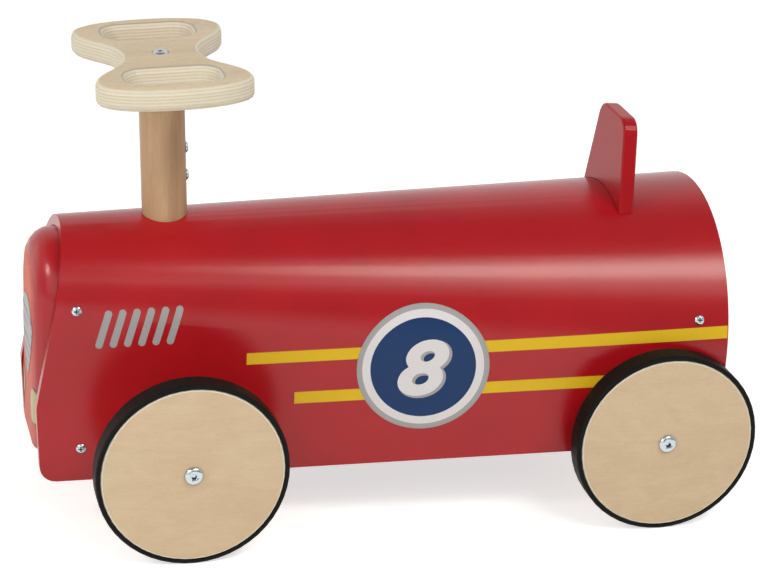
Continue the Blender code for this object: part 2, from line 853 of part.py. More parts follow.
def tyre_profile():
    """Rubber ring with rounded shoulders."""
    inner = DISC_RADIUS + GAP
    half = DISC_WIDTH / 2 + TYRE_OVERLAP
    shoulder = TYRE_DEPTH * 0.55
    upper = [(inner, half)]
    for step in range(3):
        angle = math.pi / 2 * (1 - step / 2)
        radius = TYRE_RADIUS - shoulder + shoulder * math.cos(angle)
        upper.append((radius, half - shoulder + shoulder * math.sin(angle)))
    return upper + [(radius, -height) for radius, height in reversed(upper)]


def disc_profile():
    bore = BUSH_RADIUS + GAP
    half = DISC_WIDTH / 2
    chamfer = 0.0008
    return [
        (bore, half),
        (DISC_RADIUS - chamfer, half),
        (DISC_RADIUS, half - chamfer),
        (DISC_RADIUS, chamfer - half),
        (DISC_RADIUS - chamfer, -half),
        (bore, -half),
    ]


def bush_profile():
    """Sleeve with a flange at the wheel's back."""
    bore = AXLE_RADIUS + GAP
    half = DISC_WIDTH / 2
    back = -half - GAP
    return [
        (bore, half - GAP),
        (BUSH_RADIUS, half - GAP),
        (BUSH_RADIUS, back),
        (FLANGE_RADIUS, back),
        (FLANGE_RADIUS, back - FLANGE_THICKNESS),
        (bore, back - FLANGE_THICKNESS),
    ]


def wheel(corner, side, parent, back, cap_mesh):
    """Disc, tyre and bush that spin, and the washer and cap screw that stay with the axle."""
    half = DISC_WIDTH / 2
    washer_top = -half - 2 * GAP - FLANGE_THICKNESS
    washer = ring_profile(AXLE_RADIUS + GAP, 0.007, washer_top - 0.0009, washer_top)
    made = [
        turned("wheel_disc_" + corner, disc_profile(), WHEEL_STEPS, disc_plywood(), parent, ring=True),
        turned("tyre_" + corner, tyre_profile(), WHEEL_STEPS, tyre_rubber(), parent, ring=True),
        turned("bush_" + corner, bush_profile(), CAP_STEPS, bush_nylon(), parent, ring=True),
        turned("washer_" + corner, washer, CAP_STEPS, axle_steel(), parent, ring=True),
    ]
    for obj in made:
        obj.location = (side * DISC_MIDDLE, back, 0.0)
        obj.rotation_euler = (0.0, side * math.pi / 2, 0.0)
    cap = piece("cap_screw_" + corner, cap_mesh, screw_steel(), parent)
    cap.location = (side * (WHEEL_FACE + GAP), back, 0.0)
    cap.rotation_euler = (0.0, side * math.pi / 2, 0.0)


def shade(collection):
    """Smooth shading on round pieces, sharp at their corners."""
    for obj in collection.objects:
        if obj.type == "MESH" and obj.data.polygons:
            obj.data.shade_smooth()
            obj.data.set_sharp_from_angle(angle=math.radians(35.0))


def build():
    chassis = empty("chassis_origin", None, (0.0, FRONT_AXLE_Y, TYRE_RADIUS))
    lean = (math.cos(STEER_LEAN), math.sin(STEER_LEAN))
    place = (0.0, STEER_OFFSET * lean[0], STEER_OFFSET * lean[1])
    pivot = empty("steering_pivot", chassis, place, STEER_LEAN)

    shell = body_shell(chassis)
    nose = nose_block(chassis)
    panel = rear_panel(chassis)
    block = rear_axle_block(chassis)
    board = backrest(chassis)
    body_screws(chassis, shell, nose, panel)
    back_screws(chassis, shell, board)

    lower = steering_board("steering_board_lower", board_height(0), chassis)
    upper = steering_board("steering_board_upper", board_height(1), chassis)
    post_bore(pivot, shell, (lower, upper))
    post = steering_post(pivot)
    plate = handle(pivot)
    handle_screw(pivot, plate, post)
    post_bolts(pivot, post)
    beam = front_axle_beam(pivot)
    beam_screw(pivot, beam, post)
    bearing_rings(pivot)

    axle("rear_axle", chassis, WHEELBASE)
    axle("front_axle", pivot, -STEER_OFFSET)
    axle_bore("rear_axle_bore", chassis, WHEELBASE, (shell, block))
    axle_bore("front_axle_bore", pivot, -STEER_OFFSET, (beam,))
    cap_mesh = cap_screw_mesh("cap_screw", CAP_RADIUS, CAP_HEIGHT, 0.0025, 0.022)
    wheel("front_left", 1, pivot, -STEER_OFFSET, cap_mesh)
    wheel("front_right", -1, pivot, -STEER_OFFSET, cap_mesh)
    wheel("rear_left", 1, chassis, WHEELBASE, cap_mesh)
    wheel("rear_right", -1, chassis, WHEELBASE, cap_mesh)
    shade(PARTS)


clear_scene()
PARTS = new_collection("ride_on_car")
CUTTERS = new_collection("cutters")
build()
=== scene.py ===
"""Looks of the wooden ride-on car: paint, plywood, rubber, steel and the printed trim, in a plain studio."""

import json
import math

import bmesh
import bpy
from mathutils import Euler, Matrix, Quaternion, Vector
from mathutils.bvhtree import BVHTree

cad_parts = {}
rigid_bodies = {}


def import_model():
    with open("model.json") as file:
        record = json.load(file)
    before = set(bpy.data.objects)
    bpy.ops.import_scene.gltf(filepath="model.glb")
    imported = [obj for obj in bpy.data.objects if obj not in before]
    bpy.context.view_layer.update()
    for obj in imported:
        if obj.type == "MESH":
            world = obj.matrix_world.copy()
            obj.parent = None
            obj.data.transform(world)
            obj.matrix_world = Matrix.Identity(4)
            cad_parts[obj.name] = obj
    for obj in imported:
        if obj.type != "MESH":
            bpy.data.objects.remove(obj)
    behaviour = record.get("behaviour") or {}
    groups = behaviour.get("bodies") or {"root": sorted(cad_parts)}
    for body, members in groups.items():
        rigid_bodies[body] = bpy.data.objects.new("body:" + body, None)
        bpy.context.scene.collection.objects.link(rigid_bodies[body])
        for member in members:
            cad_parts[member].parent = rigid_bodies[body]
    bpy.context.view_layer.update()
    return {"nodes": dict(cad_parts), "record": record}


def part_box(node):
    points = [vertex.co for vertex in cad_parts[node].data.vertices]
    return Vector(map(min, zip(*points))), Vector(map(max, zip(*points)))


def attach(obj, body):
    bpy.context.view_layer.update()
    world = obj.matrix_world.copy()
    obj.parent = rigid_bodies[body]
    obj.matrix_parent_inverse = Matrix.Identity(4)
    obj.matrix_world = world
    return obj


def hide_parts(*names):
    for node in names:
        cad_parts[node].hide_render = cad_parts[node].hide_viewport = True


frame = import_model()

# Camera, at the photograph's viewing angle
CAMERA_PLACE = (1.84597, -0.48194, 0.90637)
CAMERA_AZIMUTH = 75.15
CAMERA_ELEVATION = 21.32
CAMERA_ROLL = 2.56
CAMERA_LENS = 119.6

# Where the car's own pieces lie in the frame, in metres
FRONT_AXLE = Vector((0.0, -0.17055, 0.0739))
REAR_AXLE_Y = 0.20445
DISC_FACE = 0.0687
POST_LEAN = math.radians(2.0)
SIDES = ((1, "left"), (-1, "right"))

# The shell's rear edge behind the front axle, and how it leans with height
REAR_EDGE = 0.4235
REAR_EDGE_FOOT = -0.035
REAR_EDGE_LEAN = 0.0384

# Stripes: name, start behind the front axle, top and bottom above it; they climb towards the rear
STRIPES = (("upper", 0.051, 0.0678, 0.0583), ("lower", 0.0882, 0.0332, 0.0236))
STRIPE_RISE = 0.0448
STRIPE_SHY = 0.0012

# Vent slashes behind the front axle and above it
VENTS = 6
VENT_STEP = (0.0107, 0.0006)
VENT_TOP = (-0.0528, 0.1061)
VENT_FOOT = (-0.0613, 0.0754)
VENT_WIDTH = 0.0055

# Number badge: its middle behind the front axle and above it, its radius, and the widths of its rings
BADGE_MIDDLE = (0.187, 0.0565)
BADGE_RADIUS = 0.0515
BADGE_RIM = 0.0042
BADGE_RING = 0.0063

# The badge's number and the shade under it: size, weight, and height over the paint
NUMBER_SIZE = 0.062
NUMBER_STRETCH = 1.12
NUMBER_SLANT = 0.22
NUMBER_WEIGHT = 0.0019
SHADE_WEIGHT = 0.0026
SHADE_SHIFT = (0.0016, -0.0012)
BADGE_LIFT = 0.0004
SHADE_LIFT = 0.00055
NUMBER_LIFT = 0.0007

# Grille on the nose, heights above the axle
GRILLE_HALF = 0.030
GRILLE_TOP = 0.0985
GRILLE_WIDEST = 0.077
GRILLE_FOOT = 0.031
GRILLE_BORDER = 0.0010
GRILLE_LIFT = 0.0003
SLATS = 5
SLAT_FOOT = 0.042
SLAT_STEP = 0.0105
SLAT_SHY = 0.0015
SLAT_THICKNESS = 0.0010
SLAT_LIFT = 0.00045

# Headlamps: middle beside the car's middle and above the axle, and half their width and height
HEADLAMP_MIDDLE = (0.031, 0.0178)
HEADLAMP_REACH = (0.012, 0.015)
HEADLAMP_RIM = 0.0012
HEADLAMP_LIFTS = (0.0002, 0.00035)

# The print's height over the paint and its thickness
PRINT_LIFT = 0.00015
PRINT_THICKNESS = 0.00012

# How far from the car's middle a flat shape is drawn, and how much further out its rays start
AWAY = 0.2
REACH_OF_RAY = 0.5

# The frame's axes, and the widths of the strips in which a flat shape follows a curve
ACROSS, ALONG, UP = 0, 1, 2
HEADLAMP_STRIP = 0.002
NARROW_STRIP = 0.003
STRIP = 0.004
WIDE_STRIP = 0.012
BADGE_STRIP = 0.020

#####

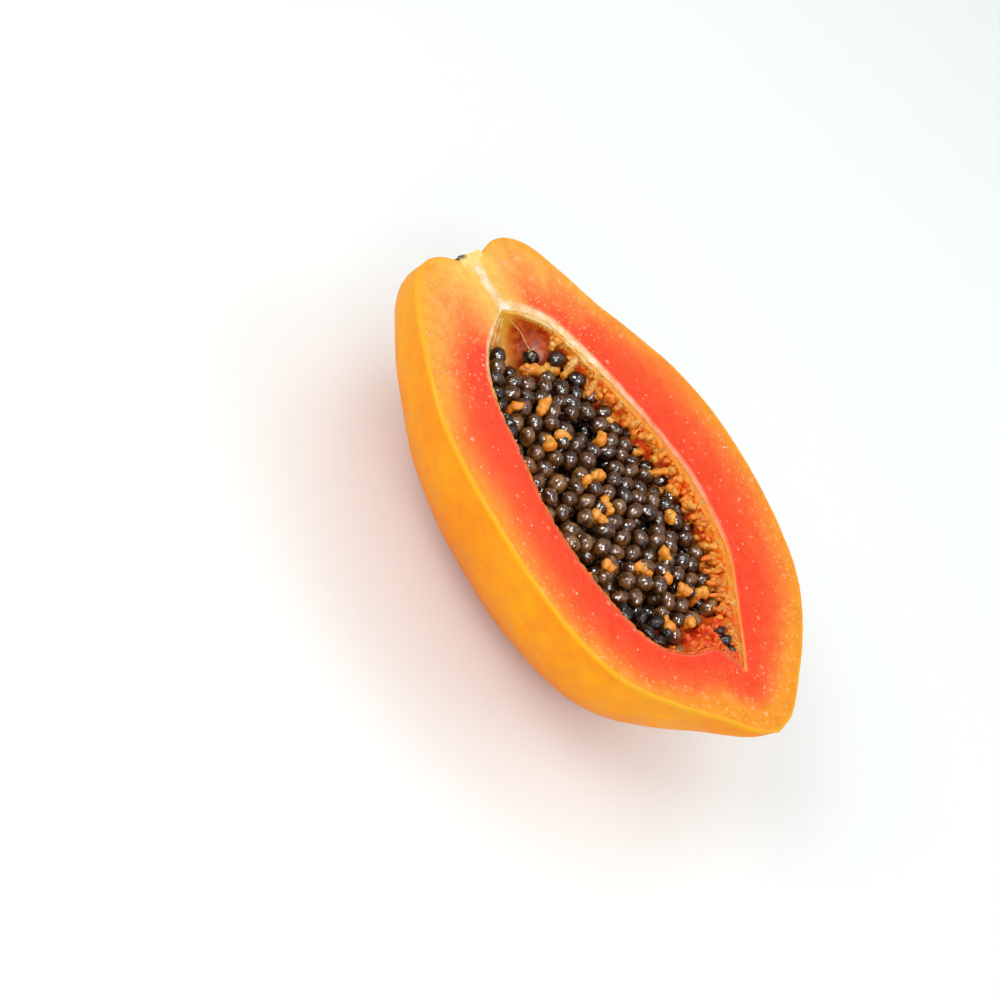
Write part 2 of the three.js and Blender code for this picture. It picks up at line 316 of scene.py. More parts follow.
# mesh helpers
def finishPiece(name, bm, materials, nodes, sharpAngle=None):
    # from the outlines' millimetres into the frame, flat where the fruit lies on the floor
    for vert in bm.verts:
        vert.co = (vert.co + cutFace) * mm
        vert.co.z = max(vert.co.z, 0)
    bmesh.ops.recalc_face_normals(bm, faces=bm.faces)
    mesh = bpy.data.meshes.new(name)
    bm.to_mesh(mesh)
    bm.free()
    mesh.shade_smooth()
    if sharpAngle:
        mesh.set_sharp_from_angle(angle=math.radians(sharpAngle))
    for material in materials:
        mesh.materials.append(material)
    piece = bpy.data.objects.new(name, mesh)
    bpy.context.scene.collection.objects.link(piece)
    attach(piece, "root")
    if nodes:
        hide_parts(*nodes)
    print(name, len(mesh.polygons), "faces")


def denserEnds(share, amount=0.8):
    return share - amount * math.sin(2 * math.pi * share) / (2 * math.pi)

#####

Job. Write down exactly the span of lines above from the one containing "shell = body_shell(chassis)" to the one containing "obj.matrix_world = Matrix.Identity(4)", both ends included.

Answer to the task.
    shell = body_shell(chassis)
    nose = nose_block(chassis)
    panel = rear_panel(chassis)
    block = rear_axle_block(chassis)
    board = backrest(chassis)
    body_screws(chassis, shell, nose, panel)
    back_screws(chassis, shell, board)

    lower = steering_board("steering_board_lower", board_height(0), chassis)
    upper = steering_board("steering_board_upper", board_height(1), chassis)
    post_bore(pivot, shell, (lower, upper))
    post = steering_post(pivot)
    plate = handle(pivot)
    handle_screw(pivot, plate, post)
    post_bolts(pivot, post)
    beam = front_axle_beam(pivot)
    beam_screw(pivot, beam, post)
    bearing_rings(pivot)

    axle("rear_axle", chassis, WHEELBASE)
    axle("front_axle", pivot, -STEER_OFFSET)
    axle_bore("rear_axle_bore", chassis, WHEELBASE, (shell, block))
    axle_bore("front_axle_bore", pivot, -STEER_OFFSET, (beam,))
    cap_mesh = cap_screw_mesh("cap_screw", CAP_RADIUS, CAP_HEIGHT, 0.0025, 0.022)
    wheel("front_left", 1, pivot, -STEER_OFFSET, cap_mesh)
    wheel("front_right", -1, pivot, -STEER_OFFSET, cap_mesh)
    wheel("rear_left", 1, chassis, WHEELBASE, cap_mesh)
    wheel("rear_right", -1, chassis, WHEELBASE, cap_mesh)
    shade(PARTS)


clear_scene()
PARTS = new_collection("ride_on_car")
CUTTERS = new_collection("cutters")
build()
=== scene.py ===
"""Looks of the wooden ride-on car: paint, plywood, rubber, steel and the printed trim, in a plain studio."""

import json
import math

import bmesh
import bpy
from mathutils import Euler, Matrix, Quaternion, Vector
from mathutils.bvhtree import BVHTree

cad_parts = {}
rigid_bodies = {}


def import_model():
    with open("model.json") as file:
        record = json.load(file)
    before = set(bpy.data.objects)
    bpy.ops.import_scene.gltf(filepath="model.glb")
    imported = [obj for obj in bpy.data.objects if obj not in before]
    bpy.context.view_layer.update()
    for obj in imported:
        if obj.type == "MESH":
            world = obj.matrix_world.copy()
            obj.parent = None
            obj.data.transform(world)
            obj.matrix_world = Matrix.Identity(4)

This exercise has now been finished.